The vision behind Hero Day, Higby explains, is that it would bridge the proverbial taste gap between those who were accustomed to more specialty roasted coffees, and those who had only experienced more generic coffee offerings. 

First Ascent also offers a suite of single-origin light roasts, which Higby describes as: “lighter, faster, brighter.” Complementing the lighter fare is Dawn Patrol, First Ascent’s iteration of a dark roast. “We wanted something that had more dark chocolate to it—that could hold up to a heavy cream. I think it mixes really well with a protein shake,” says Higby of the blend. 

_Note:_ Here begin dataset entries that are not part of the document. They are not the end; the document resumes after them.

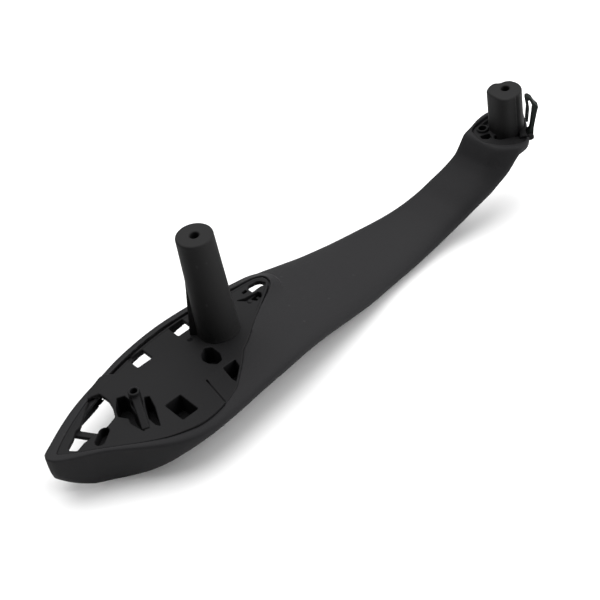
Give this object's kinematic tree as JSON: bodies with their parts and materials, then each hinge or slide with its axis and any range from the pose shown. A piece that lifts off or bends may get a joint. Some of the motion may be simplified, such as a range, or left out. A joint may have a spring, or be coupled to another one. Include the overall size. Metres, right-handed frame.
{
  "type": "car door pull handle",
  "caption": "Long moulded interior door pull handle: a curved grip with two screw towers, a locating boss and a sprung end clip on its door side.",
  "frame": {"origin": "centre of the lower tower's screw seat, the flat top face of the tall round tower", "axes": "+Z along the towers, out of the screw holes and into the door; +X from the boat-shaped end to the foot; +Y towards the inside of the grip's bend"},
  "size_m": [0.3394, 0.0808, 0.0908],
  "materials": {
    "shell": "fine grained, satin",
    "plate": "plain moulded, satin",
    "core": "plain moulded",
    "clip": "dark phosphated spring steel"
  },
  "bodies": {
    "handle": {"grip_shell": "shell", "carrier_plate": "plate", "lower_tower": "plate", "locating_boss": "plate", "side_latch": "plate", "core_beam": "core", "upper_frame": "plate", "upper_tower": "plate"},
    "clip": {"end_clip": "clip"}
  },
  "joints": [
    {"name": "clip_flex", "type": "hinge", "parent": "handle", "child": "clip", "pos_m": [0.2131, -0.0324, -0.0488], "axis": [0.6508, 0.7593, 0], "range_deg": [-6, 2], "stiffness_Nm_per_rad": 1.2}
  ]
}
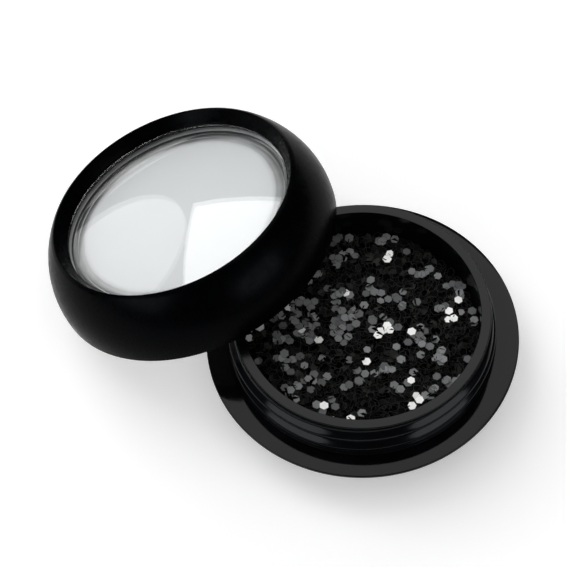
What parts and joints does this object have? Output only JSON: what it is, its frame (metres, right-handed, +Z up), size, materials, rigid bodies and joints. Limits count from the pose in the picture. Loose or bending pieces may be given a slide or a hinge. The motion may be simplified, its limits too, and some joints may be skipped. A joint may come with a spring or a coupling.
{
  "type": "cosmetic glitter jar",
  "caption": "Small round saucer-based jar with a threaded neck, filled with loose hexagonal glitter, and a barrel-shaped screw lid with a clear domed window leaning on it.",
  "frame": {"origin": "centre of the jar's flat foot, on the floor it stands on", "axes": "+Z up along the jar's own axis; the lid leans on the jar's neck on the -X, +Y side; -Y faces the viewer"},
  "size_m": [0.0578, 0.0497, 0.0204],
  "materials": {
    "base_shell": "polished moulded black",
    "inner_cup": "polished moulded black",
    "glitter_bed": "packed black flakes",
    "flakes_black": "glossy black film",
    "flakes_grey": "glossy grey film",
    "flakes_silver": "bright silver film",
    "lid_ring": "polished moulded black",
    "lid_window": "clear polished acrylic",
    "lid_insert": "pale moulded",
    "seal_disc": "pale foam liner"
  },
  "bodies": {
    "jar": {"base_shell": "base_shell", "inner_cup": "inner_cup", "glitter_bed": "glitter_bed", "flakes_black": "flakes_black", "flakes_grey": "flakes_grey", "flakes_silver": "flakes_silver"},
    "seal": {"seal_disc": "seal_disc"},
    "lid": {"lid_ring": "lid_ring", "lid_window": "lid_window", "lid_insert": "lid_insert"}
  },
  "joints": [
    {"name": "lid_lift", "type": "slide", "parent": "jar", "child": "seal", "axis": [-0.2919, 0.2051, 0.9342], "range_m": [0, 0.03]},
    {"name": "lid_turn", "type": "hinge", "parent": "seal", "child": "lid", "pos_m": [-0.02019, 0.01208, 0.00621], "axis": [-0.2919, 0.2051, 0.9342], "continuous": true}
  ]
}
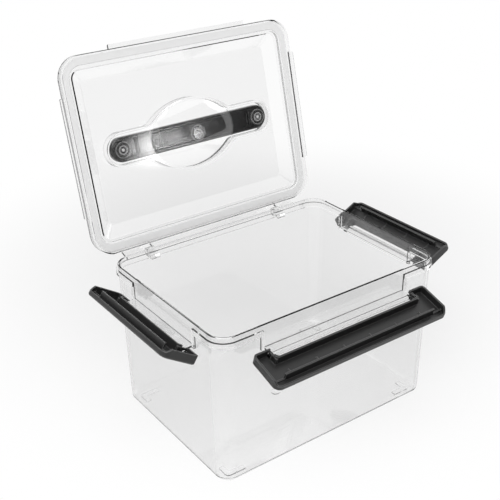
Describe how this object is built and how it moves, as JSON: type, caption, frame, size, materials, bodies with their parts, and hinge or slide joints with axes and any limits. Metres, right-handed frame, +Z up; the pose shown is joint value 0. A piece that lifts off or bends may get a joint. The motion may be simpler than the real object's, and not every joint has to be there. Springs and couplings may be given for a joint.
{
  "type": "latching storage box",
  "caption": "Clear deep storage box with a hinged sealed lid, three swinging side latches and a fixed carry handle set in the lid.",
  "frame": {"origin": "on the floor, at the middle of the tub's base", "axes": "+X to the right along the hinge, +Y towards the hinge at the back, +Z up"},
  "size_m": [0.3982, 0.3541, 0.4069],
  "materials": {
    "clear_plastic": "clear moulded plastic",
    "clear_lid_plastic": "clear moulded plastic",
    "seal_rubber": "soft pale grey rubber",
    "handle_plastic": "fine black grain",
    "latch_plastic": "fine black grain",
    "screw_steel": "plain steel"
  },
  "bodies": {
    "tub_body": {"tub": "clear_plastic"},
    "lid_body": {"lid": "clear_lid_plastic", "lid_seal": "seal_rubber", "carry_handle": "handle_plastic", "handle_screws": "screw_steel"},
    "front_latch_body": {"front_latch": "latch_plastic"},
    "left_latch_body": {"left_latch": "latch_plastic"},
    "right_latch_body": {"right_latch": "latch_plastic"}
  },
  "joints": [
    {"name": "lid_hinge", "type": "hinge", "parent": "tub_body", "child": "lid_body", "pos_m": [0, 0.121, 0.1747], "axis": [1, 0, 0], "range_deg": [0, 103.5]},
    {"name": "front_latch_pivot", "type": "hinge", "parent": "tub_body", "child": "front_latch_body", "pos_m": [0, -0.1213, 0.1563], "axis": [-1, 0, 0], "range_deg": [0, 107.5]},
    {"name": "left_latch_pivot", "type": "hinge", "parent": "tub_body", "child": "left_latch_body", "pos_m": [-0.1633, -0.0027, 0.1563], "axis": [0, 1, 0], "range_deg": [-51, 56.5]},
    {"name": "right_latch_pivot", "type": "hinge", "parent": "tub_body", "child": "right_latch_body", "pos_m": [0.1633, -0.0027, 0.1563], "axis": [0, -1, 0], "range_deg": [-44, 63.5]}
  ]
}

“Again, going back to that idea that different coffees from different parts of the world offer different flavors. Your South American coffees provide body, your Central American coffees tend to be nutty [and] smooth, and then your African coffees often give you those fruit notes.” 

Higby notes that with a blend, you can mix-and-match coffees from around the world during different growing seasons to maintain a similar taste profile year-round. 

But even as First Ascent grows, one of the biggest hurdles the company faces is convincing consumers to pay more for high-quality instant coffee in a market that has historically been held captive by a handful of big producers.

“There’s been a very static market for it because its [historically] tasted terrible and there’s an expected price point which is reflective of how it tastes…[now] to come along and be like ‘hey you should consider paying the same price for an instant cup of coffee that you pay for a brewed cup of coffee at Tributary [is hard],” says Higby.

As far as the messaging around instant coffee goes, Higby has this to say: “We’re definitely swimming upstream with a sign [going] it’s working, it’s working, trust us!”